Üye ülkelerin lojistik sistemlerinin entegrasyonu, ortak ödeme sistemi, bu sistemde kullanılacak ortak finans araçları, ortak ticaret dili gibi standartlaştırmalarla mevcut küresel ticari düzenden bağımsız bir yapı inşa etmek mümkündür. Biz herkesin üzerinde hesap yaptığı böylesine büyük bir coğrafyanın, isterse kendi ekonomik ve ticari altyapısını oluşturabileceğine inanıyoruz. Çerçevesini çizdiğim bu ticari platform, daha büyük bir ekonomik birliğin nüvesini de teşkil edebilir. Esasen bu tür yeni girişimler mevcut yapıların alternatifi olmaktan ziyade onlara da dinamizm kazandıracak, can suyu işlevi görecek oluşumlar olarak görülmelidir.

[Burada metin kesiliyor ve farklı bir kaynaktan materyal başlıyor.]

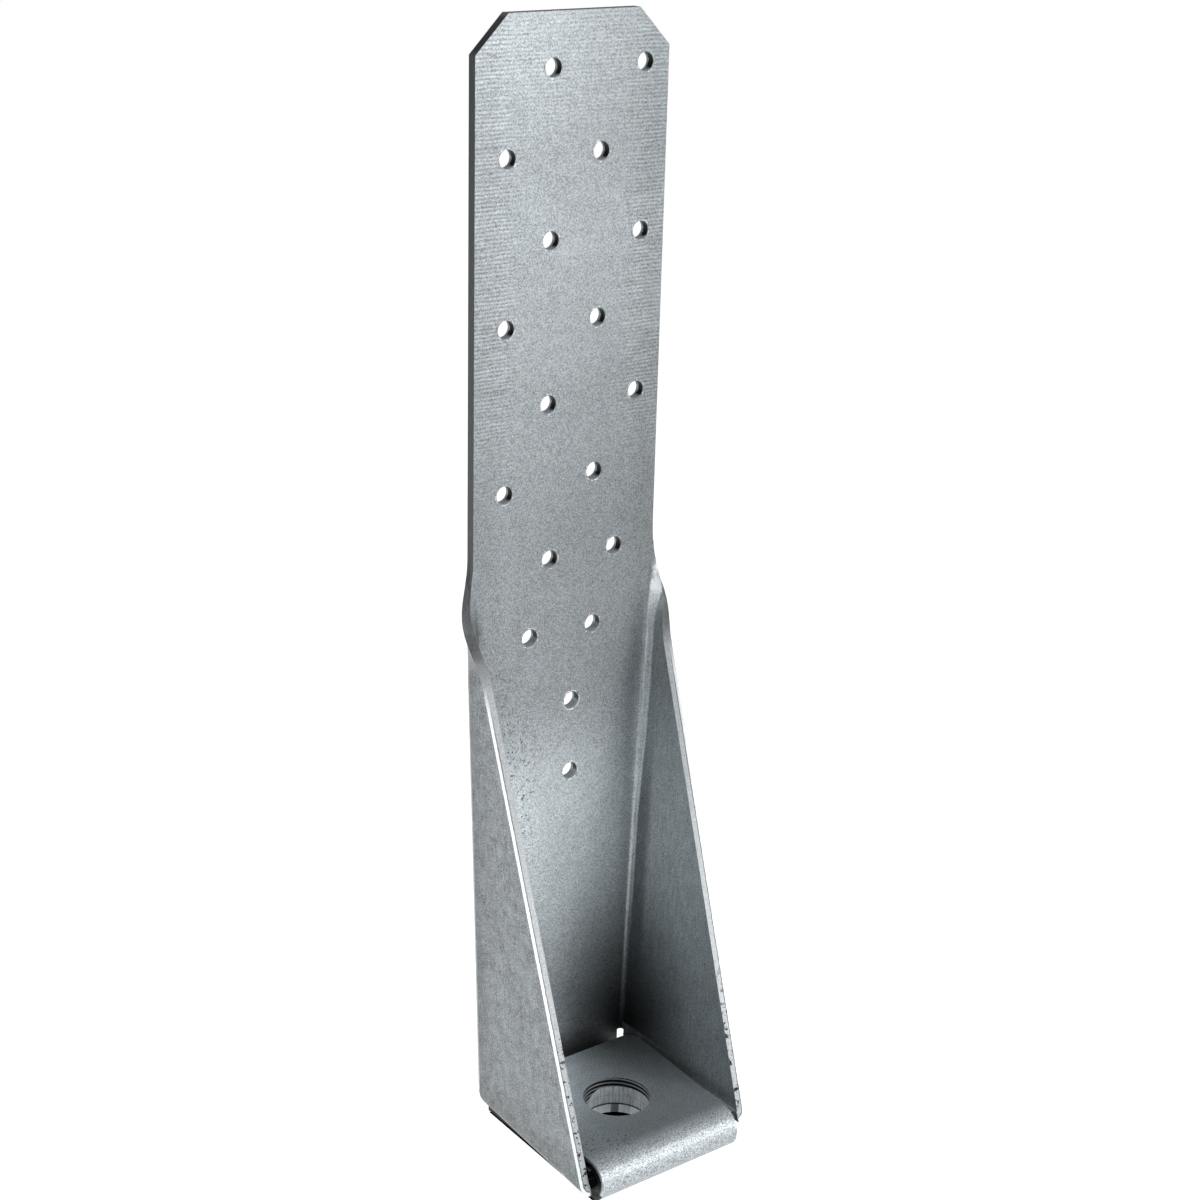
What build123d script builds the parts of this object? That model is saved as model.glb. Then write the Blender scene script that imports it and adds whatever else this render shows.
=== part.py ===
from build123d import *
from math import atan, copysign, cos, degrees, pi, radians, sin, sqrt, tan
import os

# A hold down bracket: one sheet of galvanised steel, cut flat and then folded into a strap,
# two side flanges and a seat of four plies. Sizes are in millimetres. X runs across the strap,
# the strap's back looks towards +Y, Z is up, and the origin is the middle of the underside.

# The sheet, and how tightly each fold is made
sheet = 2.9
ply_gap = 0.06
corner_inner_radius = 1.6
tab_inner_radius = 0.5
foot_inner_radius = 2.0

# Overall sizes
height = 314.3
depth = 61.0
foot_width = 54.9
flange_spread = 0.0324
strap_overhang = 2.75
strap_corner_cut = 9.8

# Side flanges: how far they stay open of square, the front edge, the shoulder where the fold
# fades out, the lower back corner
flange_opening = radians(2.25)
flange_setback = 1.75
shoulder_height = 166.5
fold_fade_below = 27.2
fold_fade_above = 1.9
shoulder_edge_radius = 45.0
flange_corner_radius = 6.0

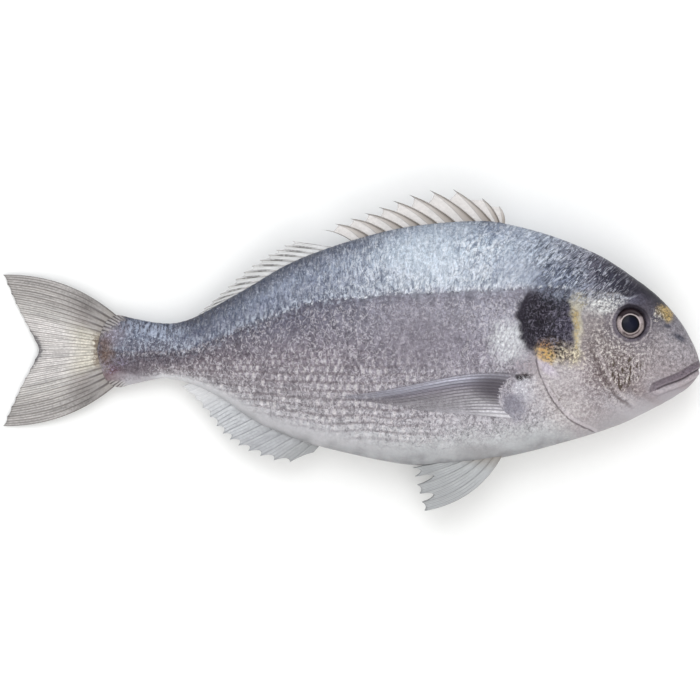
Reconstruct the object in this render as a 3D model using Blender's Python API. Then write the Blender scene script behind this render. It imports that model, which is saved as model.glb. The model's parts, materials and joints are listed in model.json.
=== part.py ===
"""A whole raw gilthead sea bream, lying on its left flank with the right flank up.

The head points to +X, the back to +Y, and +Z is up. Units are metres.
Places on the fish are in per cent of its total length, as fish are measured:
along from the tail tips to the snout, and up from the fish's long axis.
"""

import math

import bmesh
import bpy
from mathutils import Matrix, Vector

# Driving dimensions
TOTAL_LENGTH = 0.300
BODY_THICKNESS = 0.040
MM = 0.001
GAP = 0.0003

# The body's side outline: (along, up), both in per cent of the total length
BACK = (
    (13.7, 0.4), (14.1, 2.3), (15.0, 4.2), (16.6, 5.05), (18.6, 4.65), (23.1, 3.86),
    (25.7, 4.0), (28.4, 5.0), (35.3, 8.95), (40.8, 12.1), (46.3, 14.4), (56.0, 17.2),
    (62.0, 18.1), (68.6, 18.45), (72.1, 18.1), (79.3, 16.1), (85.7, 13.4), (91.4, 9.7),
    (94.3, 7.3), (97.1, 4.1), (98.6, 1.7), (99.55, -0.4), (100.0, -2.0),
)
BELLY = (
    (13.7, -0.4), (14.1, -2.4), (15.1, -4.5), (16.8, -5.35), (18.6, -4.95), (22.9, -4.1),
    (25.0, -4.3), (28.4, -5.3), (32.3, -7.4), (35.9, -9.9), (41.7, -12.5), (48.6, -14.5),
    (57.1, -16.2), (62.0, -16.4), (71.9, -15.3), (80.0, -13.3), (88.6, -10.6),
    (94.3, -7.8), (97.1, -6.1), (98.6, -5.0), (99.55, -3.8), (100.0, -2.4),
)
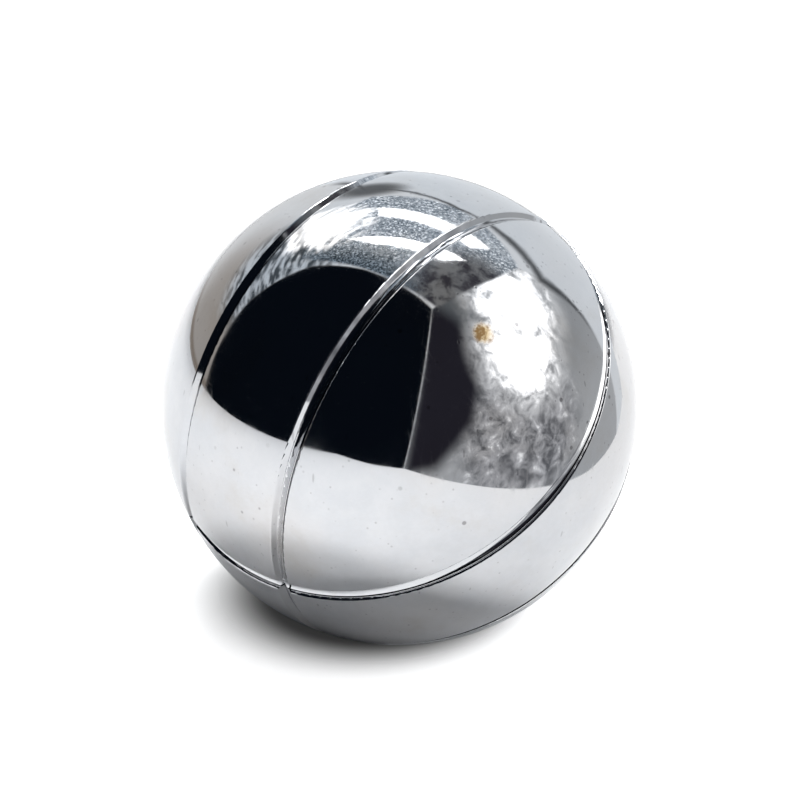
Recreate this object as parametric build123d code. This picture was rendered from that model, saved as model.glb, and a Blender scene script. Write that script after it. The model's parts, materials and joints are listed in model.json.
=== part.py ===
"""A metal maze ball puzzle: a ball cut into nine bars that slide along one common axis.

The bars are modelled in the puzzle's own axes and turned into the resting attitude at the end:
  z' is the sliding axis, x' points west and y' points north, as seen along the sliding axis.
Four flat cuts, two across x' and two across y', part the core bar, four side bars and four corner bars.
Units are millimetres. The origin is the centre of the ball, and +Z is up.
"""

import os
from math import asin, cos, degrees, atan2, pi, radians, sin

from build123d import *

# The ball and its four cuts
ball_radius = 30.0
cut_offset = 8.2            # distance of each cut from the centre
running_gap = 0.24          # space between neighbouring bars

# The ring groove on the high side of each cut, measured along the ball's surface from the
# cut's middle, and below that surface
lip_radius = 0.30           # rounded lip on the low side of the cut
shelf_depth = 0.28          # the groove's edge at the gap
shelf_break = 0.05          # softening of that edge
valley_place = 0.92
valley_depth = 0.60
valley_round = 0.04         # softening of the valley's crease
hollow = 0.06               # how far the slope up to the shelf bows inwards
groove_edge = 1.50          # where the steep wall would meet the surface
edge_round = 0.14           # softening of that edge, along each face

# Travel either way from rest, along the sliding axis
core_travel = 14.0
side_travel = 4.0
corner_travel = 6.0

# Guide pins and their maze tracks in the core bar
pin_radius = 1.25
pin_reach = 1.80            # into the core bar
pin_seat = 6.50             # into the side bar
pin_chamfer = 0.20
track_clearance = 0.10
track_depth = 2.10
track_side_step = 4.0       # how far a dead end steps sideways

# Loose maze ball between the core bar and the south bar
maze_ball_radius = 1.50
maze_ball_clearance = 0.08
maze_ball_travel = 3.50     # either way, across the sliding axis

# Dead ends of the maze tracks: the height where each leaves the main leg, which side it turns
# to, and the height where it ends
pin_dead_ends = [(-12, 1, -7), (-3, -1, 4), (6, 1, 1), (13, -1, 9)]
ball_dead_ends = [(-10, 1, -4), (-3, -1, 3), (9, -1, 14)]

# Headed link studs and their blind T-slots
stud_radius = 1.50
stud_head_radius = 2.60
stud_seat = 5.0
stud_distance = 17.0        # from the ball's centre, along the cut face
slot_clearance = 0.10
slot_neck_depth = 2.2
slot_floor_depth = 4.5
head_start = 2.4
head_end = 4.2
head_chamfer = 0.25

# Spring detents in the corner bars
detent_radius = 1.25
detent_proud = 0.70         # how far a detent ball stands out of the corner bar's face
detent_distance = 22.5
detent_bore_depth = 6.2
detent_clearance = 0.06
detent_groove_clearance = 0.12
spring_coil_radius = 0.95
spring_wire_radius = 0.15
spring_turns = 6
spring_start = 0.27         # the first coil's middle, beyond where it would touch the ball
spring_end_clearance = 0.02

# Resting attitude
slide_azimuth = 38.66       # heading of the sliding axis, from +X
slide_elevation = 40.66     # slope of the sliding axis above the horizontal
slide_roll = 15.54           # turn of the bundle about the sliding axis

half_gap = running_gap / 2
core_face = cut_offset - half_gap
outer_face = cut_offset + half_gap
overcut = 1.0               # how far a cutter starts outside the face it cuts
beyond = ball_radius + 2

sides = {"west": (1, 0), "east": (-1, 0), "north": (0, 1), "south": (0, -1)}
corners = {
    "northwest": (1, 1),
    "northeast": (-1, 1),
    "southwest": (1, -1),
    "southeast": (-1, -1),
}


def block(low, high):
    """A box between two opposite corners."""
    size = [b - a for a, b in zip(low, high)]
    middle = [(a + b) / 2 for a, b in zip(low, high)]
    return Pos(*middle) * Box(*size)


def on_ball(offset, along, below=0.0):
    """A profile point beside the cut at x' = offset: how far along the surface, and how far below it."""
    angle = asin(offset / ball_radius) + along / ball_radius
    radius = ball_radius - below
    return radius * sin(angle), radius * cos(angle)


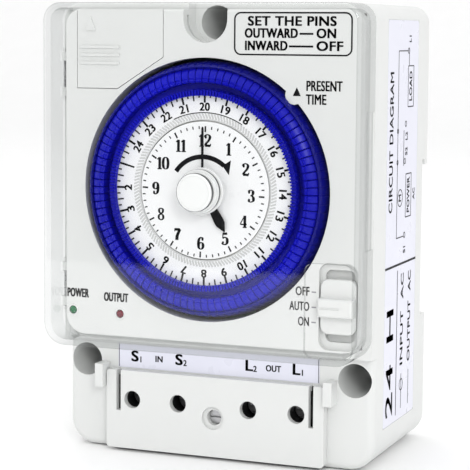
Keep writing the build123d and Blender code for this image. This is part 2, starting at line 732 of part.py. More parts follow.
with BuildPart() as lamp_board:
    block((-34.3, -19.0), (29.4, 34.6), (lamp_board_depth, lamp_board_depth + 1.0))
finish(lamp_board, "lamp_board")


# ---- circuit board and its parts ------------------------------------------------------------
with BuildPart() as circuit_board:
    block((-28.2, 28.2), (29.0, 90.5), (board_depth, board_back))
    for place in board_pillars:
        rod(place, 1.0, (board_depth - 1, board_back + 1), Mode.SUBTRACT)
finish(circuit_board, "circuit_board")

with BuildPart() as film_capacitor:
    block((-26.0, -8.0), (70.0, 78.5), (board_back, board_back + 13.0))
    fillet(film_capacitor.edges().filter_by(Axis.Y), radius=0.8)
finish(film_capacitor, "film_capacitor")

with BuildPart() as smoothing_capacitor:
    rod((0.0, 76.0), 4.0, (board_back, board_back + 12.0))
    rod((0.0, 76.0), 4.3, (board_back, board_back + 1.2))
finish(smoothing_capacitor, "smoothing_capacitor")

with BuildPart() as power_relay:
    block((6.0, 25.0), (62.0, 77.4), (board_back, board_back + 12.6))
    fillet(power_relay.edges().filter_by(Axis.Y), radius=0.6)
finish(power_relay, "power_relay")

with BuildPart() as small_components:
    for column in range(4):
        for row in range(3):
            place_x = -24.0 + 8.5 * column
            place_z = 40.0 + 8.0 * row
            with BuildSketch(Plane.YZ.offset(place_x)):
                with Locations((front_y + board_back + 1.1, place_z)):
                    Circle(1.1)
            extrude(amount=5.6)
finish(small_components, "small_components")

with BuildPart() as quartz_crystal:
    rod((14.0, 40.0), 1.5, (board_back, board_back + 8.0))
finish(quartz_crystal, "quartz_crystal")


# ---- terminals ------------------------------------------------------------------------------
cage_half = 4.2
terminal_front = 13.8

with BuildPart() as terminal_block:
    block((-25.2, 25.2), (2.6, 18.2), (terminal_front, 29.8))
    for place_x in terminal_x:
        block((place_x - cage_half - 0.2, place_x + cage_half + 0.2), (2.0, 15.4), (18.2, 28.2),
              Mode.SUBTRACT)
        rod((place_x, terminal_z), 2.4, (terminal_front - 1, 19), Mode.SUBTRACT)
        block((place_x - 1.9, place_x + 1.9), (4.7, 9.3), (28, 31), Mode.SUBTRACT)
    rod((0, cover_screw_z), 3.9, (terminal_front - 1, 16.0), Mode.SUBTRACT)
    rod((0, cover_screw_z), 1.3, (15, 24), Mode.SUBTRACT)
finish(terminal_block, "terminal_block")

with BuildPart() as terminal_cages:
    for place_x in terminal_x:
        block((place_x - cage_half, place_x + cage_half), (4.0, 15.2), (19.4, 28.0))
        block((place_x - cage_half + 1.1, place_x + cage_half - 1.1), (3.0, 16.0), (20.8, 27.0),
              Mode.SUBTRACT)
        rod((place_x, terminal_z), 1.7, (19, 21), Mode.SUBTRACT)
finish(terminal_cages, "terminal_cages")

with BuildPart() as terminal_screws:
    for place_x in terminal_x:
        rod((place_x, terminal_z), 2.2, (16.8, 18.8))
        rod((place_x, terminal_z), 1.7, (18.8, 23.8))
        block((place_x - 1.8, place_x + 1.8), (terminal_z - 0.35, terminal_z + 0.35), (16.7, 17.6),
              Mode.SUBTRACT)
        block((place_x - 0.35, place_x + 0.35), (terminal_z - 1.8, terminal_z + 1.8), (16.7, 17.6),
              Mode.SUBTRACT)
finish(terminal_screws, "terminal_screws")

with BuildPart() as terminal_tails:
    for place_x in terminal_x:
        block((place_x - 1.6, place_x + 1.6), (5.0, 9.0), (28.0, 32.6))
        block((place_x - 1.6, place_x + 1.6), (5.0, 34.0), (32.6, 33.6))
        block((place_x - 0.8, place_x + 0.8), (32.0, 34.0), (board_back, 32.6))
finish(terminal_tails, "terminal_tails")

with BuildPart() as terminal_cover:
    slab((-terminal_cover_half, terminal_cover_half), (0.6, terminal_cover_top),
         (terminal_cover_depth, lower_front_depth - 0.1), 0.8, 0.8)
    slab((-terminal_cover_half + 1.4, terminal_cover_half - 1.4), (-1, terminal_cover_top - 1.4),
         (terminal_cover_depth + 1.6, lower_front_depth + 1), 0.5, 0.5, Mode.SUBTRACT)
    for side in (-1, 1):
        block((side * 23.3 - 0.55, side * 23.3 + 0.55), (9.3, terminal_cover_top + 1),
              (terminal_cover_depth - 1, lower_front_depth + 1), Mode.SUBTRACT)
    for place_x in terminal_x:
        rod((place_x, terminal_z), 2.0, (terminal_cover_depth - 1, lower_front_depth),
            Mode.SUBTRACT)
    # the sunk seat of the cover screw
    rod((0, cover_screw_z), 3.6, (terminal_cover_depth + 0.5, 15.4))
    rod((0, cover_screw_z), 2.6, (terminal_cover_depth - 1, terminal_cover_depth + 1.0),
        Mode.SUBTRACT)
    rod((0, cover_screw_z), 1.75, (terminal_cover_depth, 14.6), Mode.SUBTRACT)
    rod((0, cover_screw_z), 1.3, (14, 16), Mode.SUBTRACT)
finish(terminal_cover, "terminal_cover")

with BuildPart() as terminal_cover_screw:
    rod((0, cover_screw_z), 1.6, (13.3, 14.6))
    rod((0, cover_screw_z), 1.2, (14.6, 22.0))
    block((-2.5, 2.5), (cover_screw_z - 0.25, cover_screw_z + 0.25), (13.2, 13.9), Mode.SUBTRACT)
finish(terminal_cover_screw, "terminal_cover_screw")


# ---- labels ---------------------------------------------------------------------------------
with BuildPart() as terminal_label:
    block((-24.4, 24.4), (18.9, 24.4), (lower_front_depth - label_thickness, lower_front_depth))
finish(terminal_label, "terminal_label")

with BuildPart() as side_label:
    with BuildSketch(Plane.YZ.offset(half - label_thickness)):
        with Locations(side_label_middle):
            RectangleRounded(side_label_size[0], side_label_size[1], 0.8)
    extrude(amount=label_thickness)
finish(side_label, "side_label")


# ---- rail clip, its spring, and the screws --------------------------------------------------
with BuildPart() as rail_clip:
    block((-clip_half + 1.4, clip_half - 1.4), (clip_low, rail_low + 1.6),
          (clip_depth + 0.2, total_depth - 0.1))
    block((-clip_half, clip_half), (clip_low + 5, rail_low - 0.6),
          (clip_depth + 0.2, total_depth - 1.5))
    # the slanted nose that snaps over the rail
    with BuildSketch(Plane.YZ.offset(-clip_half)):
        with BuildLine():
            Polyline((front_y + total_depth, rail_low + 1.7),
                     (front_y + total_depth, rail_low + 4), (front_y + 51.0, rail_low + 4),
                     close=True)
        make_face()
    extrude(amount=2 * clip_half, mode=Mode.SUBTRACT)
    # the finger slot for a screwdriver, and the well of the spring
    block((-2.5, 2.5), (clip_low + 1.2, clip_low + 3.4), (clip_depth, total_depth + 1),
          Mode.SUBTRACT)
    block((-2.6, 2.6), (clip_low + 7, clip_low + 19), (clip_depth, total_depth - 1.9),
          Mode.SUBTRACT)
finish(rail_clip, "rail_clip")

with BuildPart() as rail_clip_spring:
    with BuildLine() as coil_path:
        Helix(pitch=1.15, height=10.2, radius=1.1, center=(0, front_y + 50.75, clip_low + 8.4))
    with BuildSketch(Plane(coil_path.line @ 0, z_dir=coil_path.line % 0)):
        Circle(0.22)
    sweep()
finish(rail_clip_spring, "rail_clip_spring")

with BuildPart() as case_screws:
    for side in (-1, 1):
        rod((side * case_screw_x, case_screw_z), 2.6, (total_depth - 1.5, total_depth - 0.2))
        rod((side * case_screw_x, case_screw_z), 1.1, (40.0, total_depth - 1.5))
        block((side * case_screw_x - 1.9, side * case_screw_x + 1.9),
              (case_screw_z - 0.3, case_screw_z + 0.3), (total_depth - 0.9, total_depth),
              Mode.SUBTRACT)
        block((side * case_screw_x - 0.3, side * case_screw_x + 0.3),
              (case_screw_z - 1.9, case_screw_z + 1.9), (total_depth - 0.9, total_depth),
              Mode.SUBTRACT)
finish(case_screws, "case_screws")

with BuildPart() as board_screws:
    for place in board_pillars:
        rod(place, 1.8, (board_depth - 1.2, board_depth))
        rod(place, 0.9, (board_depth, board_back + 6))
finish(board_screws, "board_screws")

with BuildPart() as movement_screws:
    for post in movement_posts:
        rod(post, 1.5, (plate_depth + plate_thickness, plate_depth + plate_thickness + 1.0))
        rod(post, 0.7, (11.2, plate_depth + plate_thickness))
finish(movement_screws, "movement_screws")
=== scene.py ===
"""Looks of a 24-hour time switch: printed dials, captive pins, clear cover and moulded case.

Sizes are in millimetres, and a "depth" is a distance behind the clear cover's front face, as in
the CAD model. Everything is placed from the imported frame's own boxes.
"""
import math

import bmesh
import bpy
import json
from mathutils import Euler, Matrix, Vector


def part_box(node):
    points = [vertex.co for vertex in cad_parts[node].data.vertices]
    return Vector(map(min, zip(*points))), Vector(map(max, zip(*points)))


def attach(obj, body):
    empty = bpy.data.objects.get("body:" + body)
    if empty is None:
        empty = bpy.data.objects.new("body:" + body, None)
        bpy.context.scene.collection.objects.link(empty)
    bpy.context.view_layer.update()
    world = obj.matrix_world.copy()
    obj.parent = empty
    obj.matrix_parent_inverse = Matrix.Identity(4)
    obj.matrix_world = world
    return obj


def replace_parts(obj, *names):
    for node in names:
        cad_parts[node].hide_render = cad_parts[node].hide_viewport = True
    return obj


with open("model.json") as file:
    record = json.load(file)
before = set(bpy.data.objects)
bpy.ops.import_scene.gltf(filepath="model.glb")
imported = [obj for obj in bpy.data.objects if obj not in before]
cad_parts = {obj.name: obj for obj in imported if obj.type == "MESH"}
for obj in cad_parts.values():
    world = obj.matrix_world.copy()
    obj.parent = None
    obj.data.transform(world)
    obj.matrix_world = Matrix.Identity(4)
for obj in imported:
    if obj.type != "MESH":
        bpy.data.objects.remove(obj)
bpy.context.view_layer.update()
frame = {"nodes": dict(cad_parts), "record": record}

MM = 0.001

# ---- places read from the frame -------------------------------------------------------------
cover_low, cover_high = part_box("clear_cover")
panel_low, panel_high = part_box("front_panel")
ring_low, ring_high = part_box("pin_ring")
label_low, label_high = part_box("terminal_label")
side_low, side_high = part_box("side_label")
front_y = cover_low.y
dial_x = (ring_low.x + ring_high.x) / 2 / MM
dial_z = (ring_low.z + ring_high.z) / 2 / MM
panel_depth = (panel_low.y - front_y) / MM
label_depth = (label_low.y - front_y) / MM
side_x = side_high.x / MM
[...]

Boğaziçi Zirvesi’nde bu tür konuların da enine-boyuna tartışılacağına inanıyorum. Nitekim, zirve hedeflerinden birinin, ‘Dünya Konseyi’ olarak ifade edilen, barış odaklı küresel mutabakat metninin ilk adımını atmak olduğunu görmekten memnuniyet duyuyorum. Küresel ve bölgesel işbirliği imkânlarının tüm boyutlarıyla tartışılacağı zirvenin bir kez daha hayırlı olmasını diliyorum. Yerli parayla ithalat-ihracat olayının da devreye sokulabileceğini unutmamanızı da tekrar hatırlatmak istiyorum.

Tüm misafirlerimize, dostlarımıza, kardeşlerimize tekraren hoş geldiniz diyor, hepinize sevgilerimi, saygılarımı sunuyorum.